Martin Lippert works as a consultant and coach for it-agile GmbH (located in Germany) and is an expert on agile software development, refactoring techniques and Eclipse technology. His special interests include aspect-oriented programming, refactoring, incremental design and the Eclipse platform. Martin is a frequent speaker at technical conferences and has published a number of papers and articles. He is co-author of the book "Extreme Programming in Action". You can contact him at lippert@acm.org or http://www.martinlippert.com

Spotlight Reviews :

Reviewer: Thomas Duff "Duffbert" (Portland, OR United States)
The concept of refactoring code shouldn't be a new idea to most software developers, but often it's done on a very limited basis. In those cases, it may be possible to allow the IDE to take care of much of the renaming and such. But what happens when you want to make a major refactoring change that spans the entire system? Resources and best practices are a little more rare in that case. Stefan Roock and Martin Lippert attempt to address that situation in their book Refactoring in Large Software Projects.

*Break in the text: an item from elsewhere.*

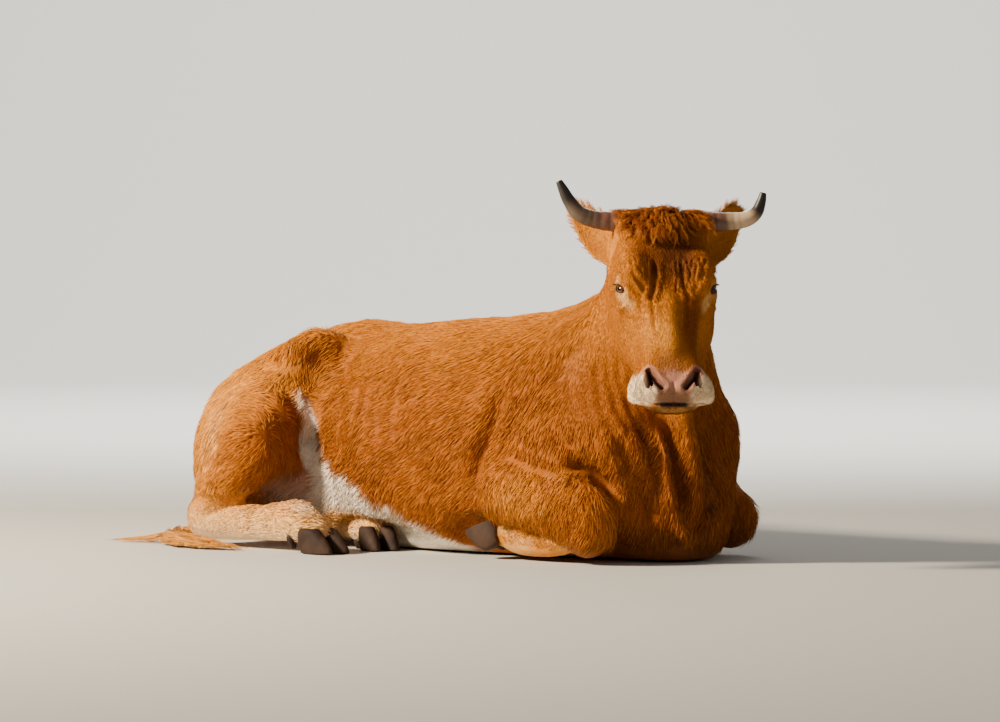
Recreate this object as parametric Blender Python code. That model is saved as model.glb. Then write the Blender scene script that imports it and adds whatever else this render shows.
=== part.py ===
"""A life-size ox lying on its chest with its head up and turned to its right, in metres, +Z up.

+X runs from the rump to the brisket and +Y to the ox's own left. The flesh is one soft field of
balls, limbs and sections, which are blended where they meet. Its surface is drawn twice, coarse for
the body and fine for the head, and parted into head, neck, torso and upper limbs by exact cuts. The
lower limbs, ears, horns, eyes, claws, tail and tufts of long hair are built on it.
"""

import math
import random

import bmesh
import bpy
import numpy as np
from mathutils import Matrix, Vector

# Driving dimensions
BARREL_HALF_WIDTH = 0.335
GAP = 0.0003
FLOOR_LEVEL = 0.0

# How the head is carried: where the poll is, how far the face leans from upright, and its turn
POLL = Vector((0.672, -0.157, 0.802))
FACE_LEAN = math.radians(34.0)
HEAD_TURN = math.radians(-41.5)
HEAD_TILT = math.radians(-0.3)

# Fineness of the grids that the flesh is read from
BODY_STEP = 0.009
HEAD_STEP = 0.0042
FAR = 0.5
LEAST_VOLUME = 1e-12
SIDES = 14
FORELOCK_SEED, FRINGE_SEED, SWITCH_SEED = 11, 23, 37
CLAW_SIDES = 8

RIGHT, LEFT = -1, 1
SIDE_NAME = {RIGHT: "right", LEFT: "left"}


def head_placement():
    """The matrix from the head's own axes (x poll to muzzle, y left, z out of the forehead)."""
    pitch = Matrix.Rotation(math.pi / 2 - FACE_LEAN, 4, "Y")
    turn = Matrix.Rotation(HEAD_TURN, 4, "Z")
    tilt = Matrix.Rotation(HEAD_TILT, 4, "X")
    return Matrix.Translation(POLL) @ turn @ tilt @ pitch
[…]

Contents: Introduction; Refactoring - An Overview; Architecture Smells; Large Refactorings; Refactoring of Relational Databases; API Refactorings; Tool-Based Detection and Avoidance of Architecture Smells; Conclusion; Glossary; Index

This book will be most helpful at the architecture level of a system; that is, when you determine that you've painted yourself into a design corner. It may be necessary to introduce a new feature that is somewhat similar to an existing one, but you can't just kill off the old feature due to unknown usage by others. Roock and Lippert show how it's possible to make these wholesale changes in a manner that allows for a graceful degradation of current functionality without sacrificing the new design. It's also helpful if you've solely focused on refactoring at the code level. The term "code smells" refer to situations where code develops a "stench" due to bad design or practices. This book takes that concept and stretches it out to the design level. Even if you're not in a situation where you need to redesign a system to remove some architectural smells, you'll learn what types of designs will introduce those "aromas" and how to avoid them. Much better not to make the mistake up front, than to have to refactor it out later.

Not an easy read, and you'll probably find some areas a bit more useful or applicable to where you're at. But if you're responsible for a system that is showing some age and getting harder to maintain, this might be a book that helps you turn the situation around.